**PROBLEM STATEMENT**
All of the data must be printed exactly; please include every line.

==================================================

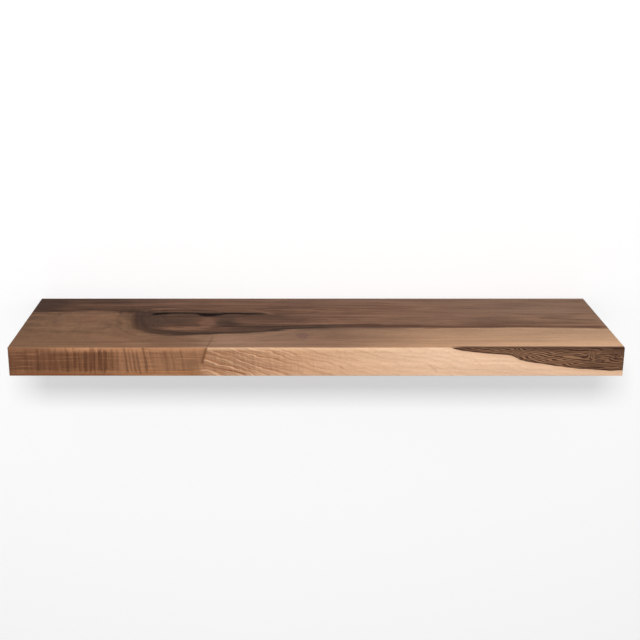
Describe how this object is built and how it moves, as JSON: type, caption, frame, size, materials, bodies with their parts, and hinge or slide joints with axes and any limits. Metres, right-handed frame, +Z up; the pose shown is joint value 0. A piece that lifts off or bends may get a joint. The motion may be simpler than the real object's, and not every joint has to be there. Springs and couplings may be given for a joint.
{
  "type": "floating wall shelf",
  "caption": "Solid walnut board shelf that slides onto hidden rods standing out of a steel wall rail and is locked from underneath.",
  "frame": {"origin": "on the wall plane, in the middle of the rail's back, on the axis of the centre rod, which is half-way up the board's thickness", "axes": "+X along the shelf to the right as seen from the room, +Y into the wall, +Z up; the shelf stands out from the wall towards -Y"},
  "size_m": [0.9, 0.3042, 0.044],
  "materials": {
    "walnut": "oiled, satin",
    "rail_steel": "black powder coat, fine texture",
    "rod_steel": "turned and brushed",
    "zinc_screws": "zinc plated",
    "black_screws": "black oxide, lightly oiled",
    "plug_nylon": "moulded nylon",
    "insert_brass": "machined"
  },
  "bodies": {
    "wall_bracket": {"wall_rail": "rail_steel", "rod_left": "rod_steel", "rod_centre": "rod_steel", "rod_right": "rod_steel", "rod_screw_left": "black_screws", "rod_screw_centre": "black_screws", "rod_screw_right": "black_screws", "wall_screw_outer_left": "zinc_screws", "wall_screw_inner_left": "zinc_screws", "wall_screw_inner_right": "zinc_screws", "wall_screw_outer_right": "zinc_screws", "wall_plug_outer_left": "plug_nylon", "wall_plug_inner_left": "plug_nylon", "wall_plug_inner_right": "plug_nylon", "wall_plug_outer_right": "plug_nylon"},
    "board": {"walnut_board": "walnut", "lock_insert_left": "insert_brass", "lock_insert_right": "insert_brass"},
    "lock_screw_left": {"lock_screw_left": "black_screws"},
    "lock_screw_right": {"lock_screw_right": "black_screws"}
  },
  "joints": [
    {"name": "board_slide", "type": "slide", "parent": "wall_bracket", "child": "board", "axis": [0, -1, 0], "range_m": [0, 0.165]},
    {"name": "lock_screw_left_travel", "type": "slide", "parent": "board", "child": "lock_screw_left", "axis": [0, 0, -1], "range_m": [0, 0.0024]},
    {"name": "lock_screw_right_travel", "type": "slide", "parent": "board", "child": "lock_screw_right", "axis": [0, 0, -1], "range_m": [0, 0.0024]}
  ]
}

==================================================

**TASK SOLUTION**
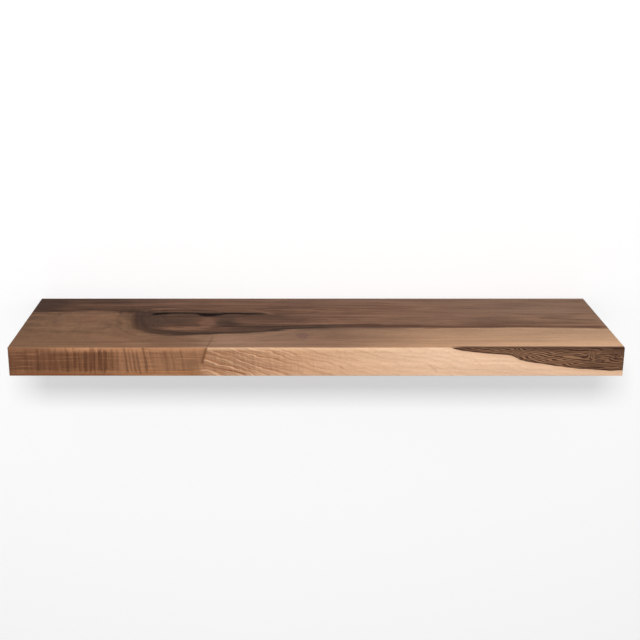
Describe how this object is built and how it moves, as JSON: type, caption, frame, size, materials, bodies with their parts, and hinge or slide joints with axes and any limits. Metres, right-handed frame, +Z up; the pose shown is joint value 0. A piece that lifts off or bends may get a joint. The motion may be simpler than the real object's, and not every joint has to be there. Springs and couplings may be given for a joint.
{
  "type": "floating wall shelf",
  "caption": "Solid walnut board shelf that slides onto hidden rods standing out of a steel wall rail and is locked from underneath.",
  "frame": {"origin": "on the wall plane, in the middle of the rail's back, on the axis of the centre rod, which is half-way up the board's thickness", "axes": "+X along the shelf to the right as seen from the room, +Y into the wall, +Z up; the shelf stands out from the wall towards -Y"},
  "size_m": [0.9, 0.3042, 0.044],
  "materials": {
    "walnut": "oiled, satin",
    "rail_steel": "black powder coat, fine texture",
    "rod_steel": "turned and brushed",
    "zinc_screws": "zinc plated",
    "black_screws": "black oxide, lightly oiled",
    "plug_nylon": "moulded nylon",
    "insert_brass": "machined"
  },
  "bodies": {
    "wall_bracket": {"wall_rail": "rail_steel", "rod_left": "rod_steel", "rod_centre": "rod_steel", "rod_right": "rod_steel", "rod_screw_left": "black_screws", "rod_screw_centre": "black_screws", "rod_screw_right": "black_screws", "wall_screw_outer_left": "zinc_screws", "wall_screw_inner_left": "zinc_screws", "wall_screw_inner_right": "zinc_screws", "wall_screw_outer_right": "zinc_screws", "wall_plug_outer_left": "plug_nylon", "wall_plug_inner_left": "plug_nylon", "wall_plug_inner_right": "plug_nylon", "wall_plug_outer_right": "plug_nylon"},
    "board": {"walnut_board": "walnut", "lock_insert_left": "insert_brass", "lock_insert_right": "insert_brass"},
    "lock_screw_left": {"lock_screw_left": "black_screws"},
    "lock_screw_right": {"lock_screw_right": "black_screws"}
  },
  "joints": [
    {"name": "board_slide", "type": "slide", "parent": "wall_bracket", "child": "board", "axis": [0, -1, 0], "range_m": [0, 0.165]},
    {"name": "lock_screw_left_travel", "type": "slide", "parent": "board", "child": "lock_screw_left", "axis": [0, 0, -1], "range_m": [0, 0.0024]},
    {"name": "lock_screw_right_travel", "type": "slide", "parent": "board", "child": "lock_screw_right", "axis": [0, 0, -1], "range_m": [0, 0.0024]}
  ]
}